Enos Thomas? will was written on 24 February 1763, he died on 23 March 1763 and his will was proved on 3 May 1763 in Frederick County, Virginia. His will directed that the 126 acres from Hiatt and 50 acres of the land where he lived (part of the 1,014-acre tract) be sold to pay his debts and funeral expenses. The remainder of monies were devised to two daughters (Catherine and Phebe Thomas) to be paid at the age of 18. The remainder of the tract ?where he lives? went to son Evan Thomas, with wife Rachael to have the use of one-third of the tract for her natural life during her widowhood. Evan was to pay his two sisters 10 pounds each within one year after he reached the age of 21. His wife Rachel was appointed executor and the will was witnessed by William Jollife, Evan Thomas and Nathan Littler. Rachel Thomas, ?Executrix,? sold the 50 acres (part of 200 acres willed to Enos by his father Evan Thomas) on 1 January 1773 to David Ross for 40 pounds, 15 shillings.
John Thomas (b. 1685), son of Evan, and Catherine Thomas sold 36 acres (part of the 400-acre tract willed to John by his father and also part of the 1,014-acre patent land), to Jacob Chandler for five pounds on 20 January 1766. Chandler sold the 36 acres on 6 April 1767 to Abel Walker for 35 pounds.
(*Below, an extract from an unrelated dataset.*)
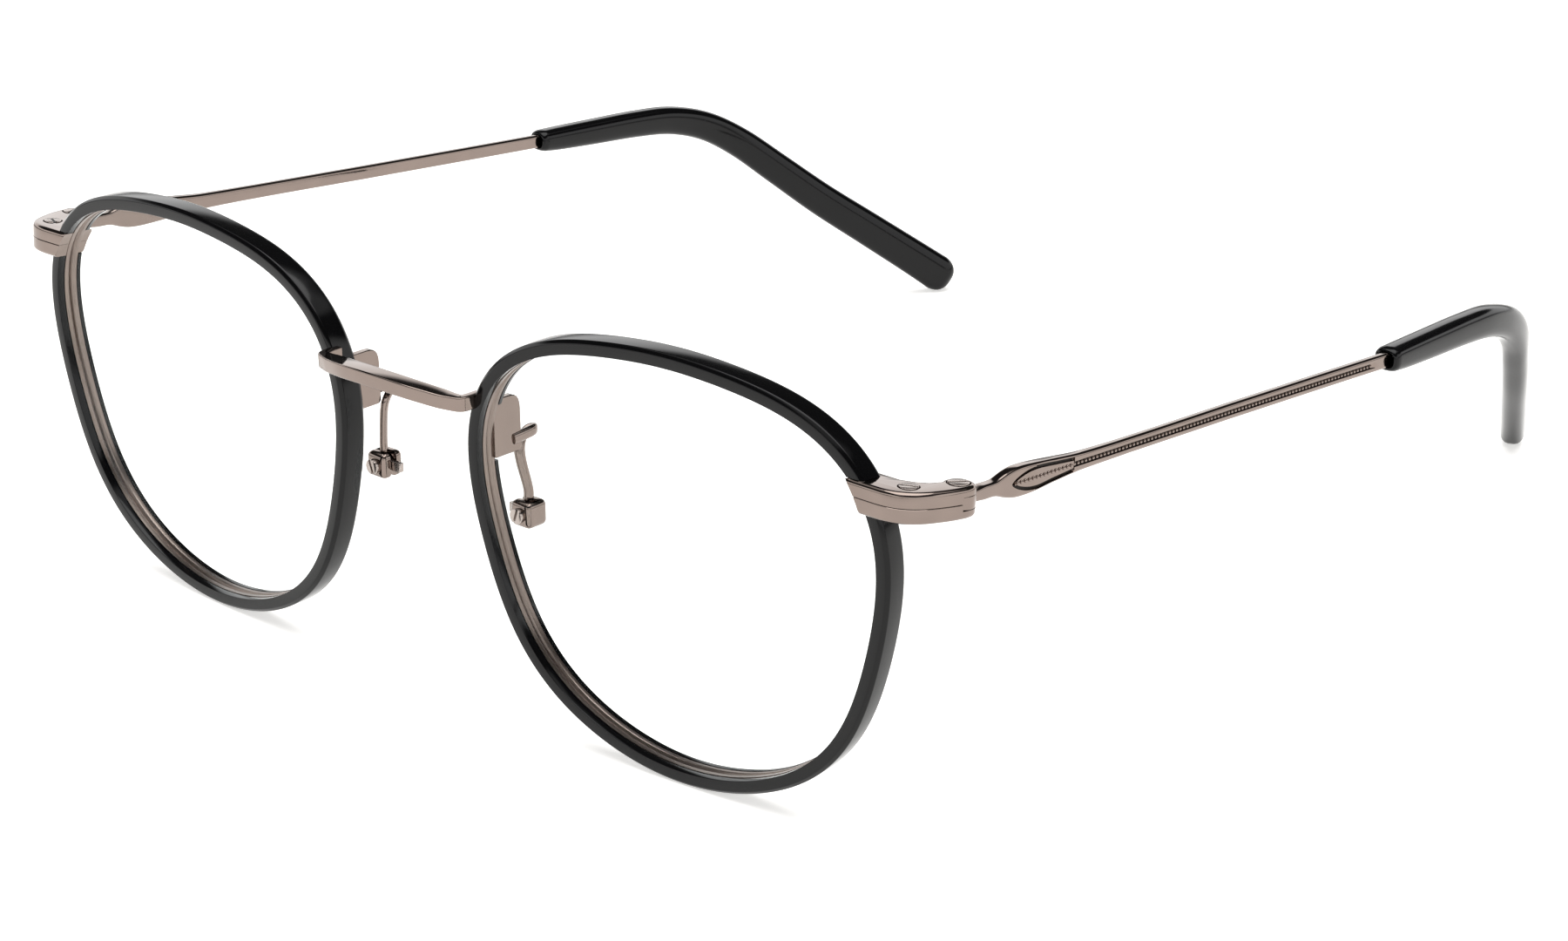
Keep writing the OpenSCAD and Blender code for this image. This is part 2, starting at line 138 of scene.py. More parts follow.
class GlassesColours(bpy.types.PropertyGroup):
    gunmetal: FloatVectorProperty(
        name="Gunmetal", description="Reflection colour of the gunmetal plating",
        subtype="COLOR", size=4, default=linear("#857871"), min=0, max=1)
    acetate: FloatVectorProperty(
        name="Acetate", description="Body colour of the black acetate",
        subtype="COLOR", size=4, default=linear("#09090a"), min=0, max=1)
    steel: FloatVectorProperty(
        name="Screw steel", description="Reflection colour of the screws and tabs",
        subtype="COLOR", size=4, default=linear("#a89d97"), min=0, max=1)
    floor: FloatVectorProperty(
        name="Floor", description="Colour of the studio floor",
        subtype="COLOR", size=4, default=linear("#f4f3f1"), min=0, max=1)


class GlassesStudio(bpy.types.PropertyGroup):
    azimuth: FloatProperty(
        name="Azimuth", description="Turn of the camera from straight ahead, towards the wearer's left",
        default=math.radians(42.346), subtype="ANGLE")
    elevation: FloatProperty(
        name="Elevation", description="Height of the camera above the level", default=math.radians(20.437),
        subtype="ANGLE")
    roll: FloatProperty(
        name="Roll", description="Roll of the camera about its own axis", default=math.radians(-0.147),
        subtype="ANGLE")
    key: FloatProperty(
        name="Key light", description="Strength of the broad overhead light", default=2.0, min=0)
    fill: FloatProperty(
        name="Fill", description="Strength of the light from all round", default=1.0, min=0)


# ---------------------------------------------------------------------------
# Materials


def add(tree, kind, settings=None, **links):
    """Adds one node, with its settings and what feeds its inputs."""
    node = tree.nodes.new(kind)
    for key, value in (settings or {}).items():
        if isinstance(key, str) and hasattr(node, key) and key not in node.inputs:
            setattr(node, key, value)
        else:
            node.inputs[key].default_value = value
    for key, source in links.items():
        socket = int(key[1:]) if key.startswith("_") else key.replace("_", " ")
        tree.links.new(source, node.inputs[socket])
    return node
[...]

On 6 August 1782, ?John Thomas and Else his wife of County of Gilford in the State of North Carolina being for and in consideration of one Thousand pounds Silver and Gold paid by Richard Ridgway of County of Berkeley in Virginia doth release unto said Richard Ridgway part of the Land devised by the said Will. . . . We the said John Thomas and Else his wife appoint our Friends Able Walker and David Ross of the County of Frederick our True and Lawfull Attorneys for us and in our names . . . to sign seal and acknowledge unto said Richard Ridgway a Good Lawfull and Sufficient Deeds of Lease & Release.?
(3) Frederick County, Virginia, Hopewell Friends History [database online], Orem, UT: Ancestry.com, 1997:
In the State Land Office at Richmond are to be found recorded in Book 16, pages 315-415, inclusive, the patents issued to the settlers who came to the Shenandoah Valley under authority of the Orders in Council made to Alexander Ross and Morgan Bryan. All bear date of November 12, 1735, and recite that the grantee is one of the seventy families brought in by them, and excepting location and acreage, are alike in wording and conditions, and are signed by William Gooch, Lieutenant-Governor of the Colony at that time. . . .
These patents were issued under the seal of the colony and were grants from the Crown, free of any obligation of feudal services to the Fairfax family, who claimed the land as lords proprietors of the Northern Neck of Virginia. The sixth Lord Fairfax, who later established his home at Greenway Court near Winchester, instituted many suits against early settlers in the Shenandoah Valley, but it does not appear that any Friend who claimed under Ross and Bryan was ever ejected from his land.
Although it is specifically stated that seventy families have been "by them brought in to our said Colony and settled upon the Lands in the said Order mentioned," only thirty-six patents issued to thirty-four grantees have been found. The names of these grantees are here given, together with sundry information gathered from the minutes of various Friends' meetings, from the records of the counties of Orange and Frederick in Virginia, and Chester County, Pennsylvania. . . .
Evan Thomas, 1014 acres. This land joined the plantation of Alexander Ross on the northeast. Evan Thomas came from Wales about the year 1719 and settled in Philadelphia County, Pa., within the verge of Gwynedd Monthly Meeting. In 1726 Evan Thomas and his wife Catherine removed to Goshen Monthly Meeting, and his certificate states that he was a minister. His son, Evan Thomas Jr., married Albenah, daughter of Alexander Ross and Catherine his wife, and was one of the early trustees of Hopewell Monthly Meeting. The will of Evan Thomas was dated "the 18th of the 6th month, called June, 1753," and was probated April 1, 1755. He mentions in his will his sons Evan Jr., John, Thomas, and Enos, and his daughter Martha, and appoints his son John Thomas executor. The witnesses were John Gore, John Bailey, and John Smith.
Evan Thomas was, perhaps, the first minister residing within the verge of Hopewell Monthly Meeting, and his family continued prominent among Friends for many years. The following memorial of Evan Thomas appears in the minute book of Hopewell Monthly Meeting:
He was born in Wales and educated in profession with the Church of England; but in tender years joined in society with friends; and proving faithful to the gift and measure of grace bestowed upon him, by the great giver of every good and perfect gift, he came to be early engaged in the work of the ministry, and was a serviceable instrument; being also a preacher in life and conversation, remarkably meek, humble and grave in his deportment. He was zealous of the honor of God and promotion of his blessed truth, and serviceable among friends, being one of the first settlers in these parts, and a constant attender of our meetings whilst in health. He died in a very serene frame of spirit, on the 4th day of the second month 1755, aged about seventy years.